◆ OBJECTIVE: Only the lines from the one with "Recreate this object" through the one with "arm_lean = 39.3; // [30:0.1:46]" are to be restated, word for word, with both of them included.
— begin —
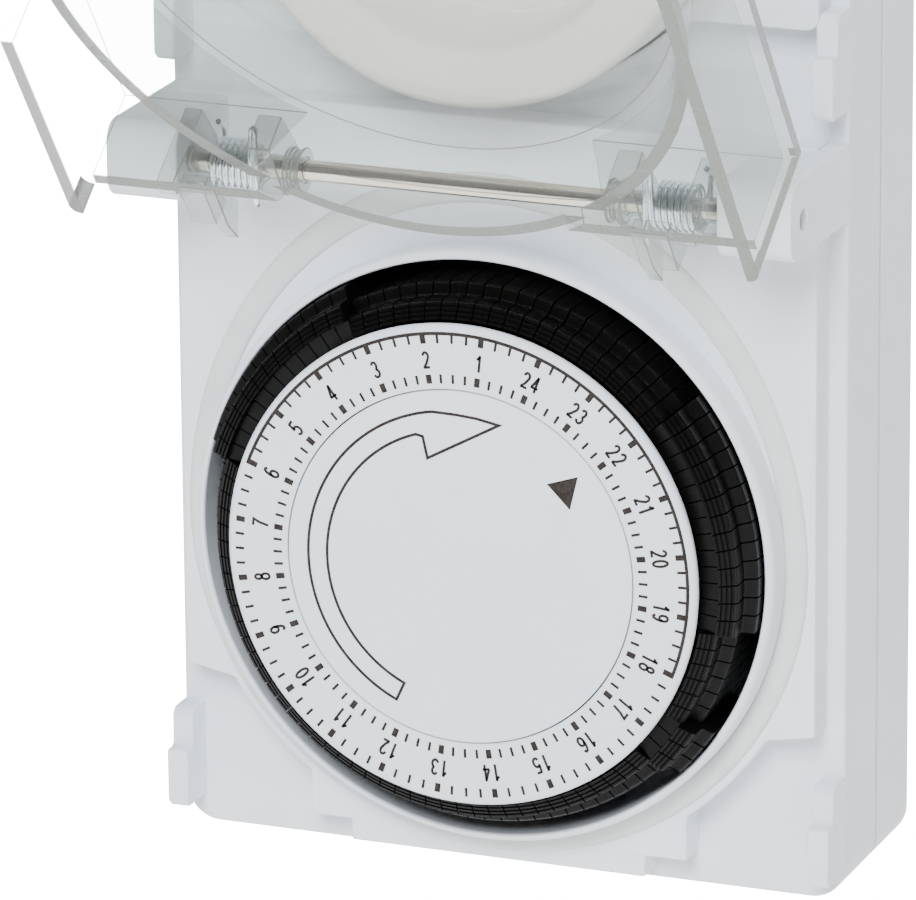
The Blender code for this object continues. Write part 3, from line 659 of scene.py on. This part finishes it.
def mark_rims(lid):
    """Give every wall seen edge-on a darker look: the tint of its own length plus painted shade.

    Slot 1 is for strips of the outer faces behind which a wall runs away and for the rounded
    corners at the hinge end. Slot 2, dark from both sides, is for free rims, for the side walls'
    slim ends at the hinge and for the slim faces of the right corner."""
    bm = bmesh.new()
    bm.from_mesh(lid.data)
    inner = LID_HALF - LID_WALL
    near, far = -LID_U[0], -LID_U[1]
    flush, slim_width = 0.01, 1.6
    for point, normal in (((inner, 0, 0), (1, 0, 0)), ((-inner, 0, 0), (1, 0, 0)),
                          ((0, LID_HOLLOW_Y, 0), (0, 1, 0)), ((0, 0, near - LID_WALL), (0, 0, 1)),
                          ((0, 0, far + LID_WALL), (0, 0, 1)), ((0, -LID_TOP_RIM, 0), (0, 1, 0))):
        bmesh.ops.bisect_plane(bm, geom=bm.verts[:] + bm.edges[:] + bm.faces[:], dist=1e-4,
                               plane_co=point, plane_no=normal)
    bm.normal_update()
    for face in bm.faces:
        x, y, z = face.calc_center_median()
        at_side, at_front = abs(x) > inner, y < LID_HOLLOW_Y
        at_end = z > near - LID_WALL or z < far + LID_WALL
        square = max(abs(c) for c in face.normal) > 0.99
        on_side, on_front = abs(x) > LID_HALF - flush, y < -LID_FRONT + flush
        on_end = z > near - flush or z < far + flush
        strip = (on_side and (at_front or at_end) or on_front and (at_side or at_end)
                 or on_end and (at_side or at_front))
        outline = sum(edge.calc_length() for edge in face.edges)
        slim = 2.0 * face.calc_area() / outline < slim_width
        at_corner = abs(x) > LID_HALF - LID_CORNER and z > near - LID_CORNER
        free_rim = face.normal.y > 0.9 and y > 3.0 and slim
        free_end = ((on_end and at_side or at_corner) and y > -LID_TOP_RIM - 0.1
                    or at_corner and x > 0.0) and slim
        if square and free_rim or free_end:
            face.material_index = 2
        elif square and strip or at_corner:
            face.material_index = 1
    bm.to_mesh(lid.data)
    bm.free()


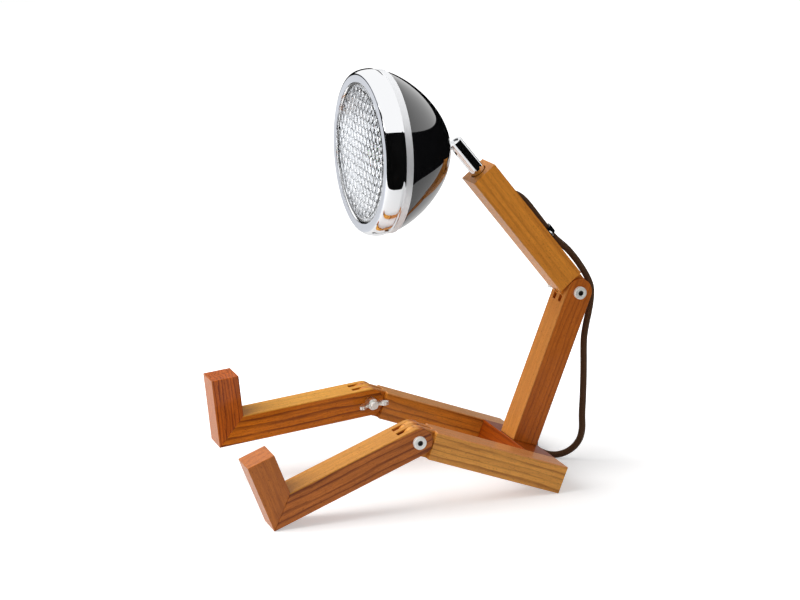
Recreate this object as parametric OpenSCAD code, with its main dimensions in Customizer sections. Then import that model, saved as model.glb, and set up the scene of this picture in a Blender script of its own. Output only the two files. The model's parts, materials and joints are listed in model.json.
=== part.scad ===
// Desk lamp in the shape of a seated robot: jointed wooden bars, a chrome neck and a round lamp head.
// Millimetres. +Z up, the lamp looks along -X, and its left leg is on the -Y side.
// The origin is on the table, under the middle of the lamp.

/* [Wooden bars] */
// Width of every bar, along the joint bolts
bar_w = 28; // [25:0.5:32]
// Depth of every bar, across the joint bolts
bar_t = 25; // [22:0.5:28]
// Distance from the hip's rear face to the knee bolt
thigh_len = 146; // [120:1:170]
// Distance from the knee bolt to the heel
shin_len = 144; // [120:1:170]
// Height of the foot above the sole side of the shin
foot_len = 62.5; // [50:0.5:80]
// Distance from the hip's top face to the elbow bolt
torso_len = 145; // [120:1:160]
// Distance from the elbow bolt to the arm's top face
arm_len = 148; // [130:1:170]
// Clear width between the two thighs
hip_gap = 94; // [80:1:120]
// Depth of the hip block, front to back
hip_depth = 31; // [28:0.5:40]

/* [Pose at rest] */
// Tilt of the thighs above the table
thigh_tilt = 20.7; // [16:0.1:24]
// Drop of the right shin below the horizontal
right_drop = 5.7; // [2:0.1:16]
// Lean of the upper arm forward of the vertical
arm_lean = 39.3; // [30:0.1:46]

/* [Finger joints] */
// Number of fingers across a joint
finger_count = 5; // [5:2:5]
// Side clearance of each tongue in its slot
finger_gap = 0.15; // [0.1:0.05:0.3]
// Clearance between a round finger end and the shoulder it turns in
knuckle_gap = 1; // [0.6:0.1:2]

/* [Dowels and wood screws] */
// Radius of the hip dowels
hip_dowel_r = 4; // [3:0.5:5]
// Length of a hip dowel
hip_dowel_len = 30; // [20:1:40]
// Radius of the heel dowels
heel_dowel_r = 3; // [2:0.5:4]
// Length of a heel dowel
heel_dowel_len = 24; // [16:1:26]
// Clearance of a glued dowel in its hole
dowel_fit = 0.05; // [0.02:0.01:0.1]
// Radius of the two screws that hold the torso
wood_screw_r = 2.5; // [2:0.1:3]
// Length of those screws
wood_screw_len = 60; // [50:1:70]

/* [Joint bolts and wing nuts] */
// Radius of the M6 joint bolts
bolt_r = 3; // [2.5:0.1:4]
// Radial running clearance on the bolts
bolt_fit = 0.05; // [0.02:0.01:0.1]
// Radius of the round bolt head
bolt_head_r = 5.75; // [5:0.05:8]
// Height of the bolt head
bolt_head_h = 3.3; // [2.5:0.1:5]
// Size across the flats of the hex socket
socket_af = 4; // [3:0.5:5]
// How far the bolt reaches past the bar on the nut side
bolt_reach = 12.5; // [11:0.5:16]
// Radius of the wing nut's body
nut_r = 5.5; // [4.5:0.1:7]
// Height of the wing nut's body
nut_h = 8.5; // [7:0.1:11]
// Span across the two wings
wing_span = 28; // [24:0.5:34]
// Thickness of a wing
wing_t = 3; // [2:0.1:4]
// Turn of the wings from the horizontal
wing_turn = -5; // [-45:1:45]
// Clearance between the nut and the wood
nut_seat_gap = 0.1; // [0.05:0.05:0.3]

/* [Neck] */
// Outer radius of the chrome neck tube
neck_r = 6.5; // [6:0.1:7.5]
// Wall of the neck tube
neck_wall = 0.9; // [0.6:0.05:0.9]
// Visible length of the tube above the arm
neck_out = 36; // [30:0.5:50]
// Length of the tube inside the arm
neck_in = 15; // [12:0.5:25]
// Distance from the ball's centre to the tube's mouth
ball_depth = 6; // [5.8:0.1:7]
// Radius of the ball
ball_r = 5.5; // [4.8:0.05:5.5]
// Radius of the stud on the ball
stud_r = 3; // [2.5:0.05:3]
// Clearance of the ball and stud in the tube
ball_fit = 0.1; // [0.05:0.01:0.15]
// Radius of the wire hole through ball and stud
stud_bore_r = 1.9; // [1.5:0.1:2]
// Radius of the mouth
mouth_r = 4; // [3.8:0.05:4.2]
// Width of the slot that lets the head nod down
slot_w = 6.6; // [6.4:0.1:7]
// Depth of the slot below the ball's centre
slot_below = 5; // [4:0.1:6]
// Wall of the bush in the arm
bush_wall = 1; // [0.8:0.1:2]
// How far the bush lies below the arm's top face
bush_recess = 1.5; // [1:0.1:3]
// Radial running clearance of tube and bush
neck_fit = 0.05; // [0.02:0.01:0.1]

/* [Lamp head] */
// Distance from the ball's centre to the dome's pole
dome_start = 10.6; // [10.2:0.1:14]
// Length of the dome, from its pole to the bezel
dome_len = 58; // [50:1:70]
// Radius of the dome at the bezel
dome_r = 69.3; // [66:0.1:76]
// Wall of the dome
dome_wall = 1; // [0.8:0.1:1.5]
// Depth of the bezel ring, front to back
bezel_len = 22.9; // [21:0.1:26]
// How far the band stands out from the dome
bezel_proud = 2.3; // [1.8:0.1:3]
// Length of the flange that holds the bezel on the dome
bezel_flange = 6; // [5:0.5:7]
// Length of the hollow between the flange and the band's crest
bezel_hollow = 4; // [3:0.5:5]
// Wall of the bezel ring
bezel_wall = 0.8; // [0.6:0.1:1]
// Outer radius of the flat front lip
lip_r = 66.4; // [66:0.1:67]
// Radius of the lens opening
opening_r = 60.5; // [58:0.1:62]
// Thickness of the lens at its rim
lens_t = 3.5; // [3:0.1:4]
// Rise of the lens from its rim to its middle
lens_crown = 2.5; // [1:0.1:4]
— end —
◆ RESULT:
Recreate this object as parametric OpenSCAD code, with its main dimensions in Customizer sections. Then import that model, saved as model.glb, and set up the scene of this picture in a Blender script of its own. Output only the two files. The model's parts, materials and joints are listed in model.json.
=== part.scad ===
// Desk lamp in the shape of a seated robot: jointed wooden bars, a chrome neck and a round lamp head.
// Millimetres. +Z up, the lamp looks along -X, and its left leg is on the -Y side.
// The origin is on the table, under the middle of the lamp.

/* [Wooden bars] */
// Width of every bar, along the joint bolts
bar_w = 28; // [25:0.5:32]
// Depth of every bar, across the joint bolts
bar_t = 25; // [22:0.5:28]
// Distance from the hip's rear face to the knee bolt
thigh_len = 146; // [120:1:170]
// Distance from the knee bolt to the heel
shin_len = 144; // [120:1:170]
// Height of the foot above the sole side of the shin
foot_len = 62.5; // [50:0.5:80]
// Distance from the hip's top face to the elbow bolt
torso_len = 145; // [120:1:160]
// Distance from the elbow bolt to the arm's top face
arm_len = 148; // [130:1:170]
// Clear width between the two thighs
hip_gap = 94; // [80:1:120]
// Depth of the hip block, front to back
hip_depth = 31; // [28:0.5:40]

/* [Pose at rest] */
// Tilt of the thighs above the table
thigh_tilt = 20.7; // [16:0.1:24]
// Drop of the right shin below the horizontal
right_drop = 5.7; // [2:0.1:16]
// Lean of the upper arm forward of the vertical
arm_lean = 39.3; // [30:0.1:46]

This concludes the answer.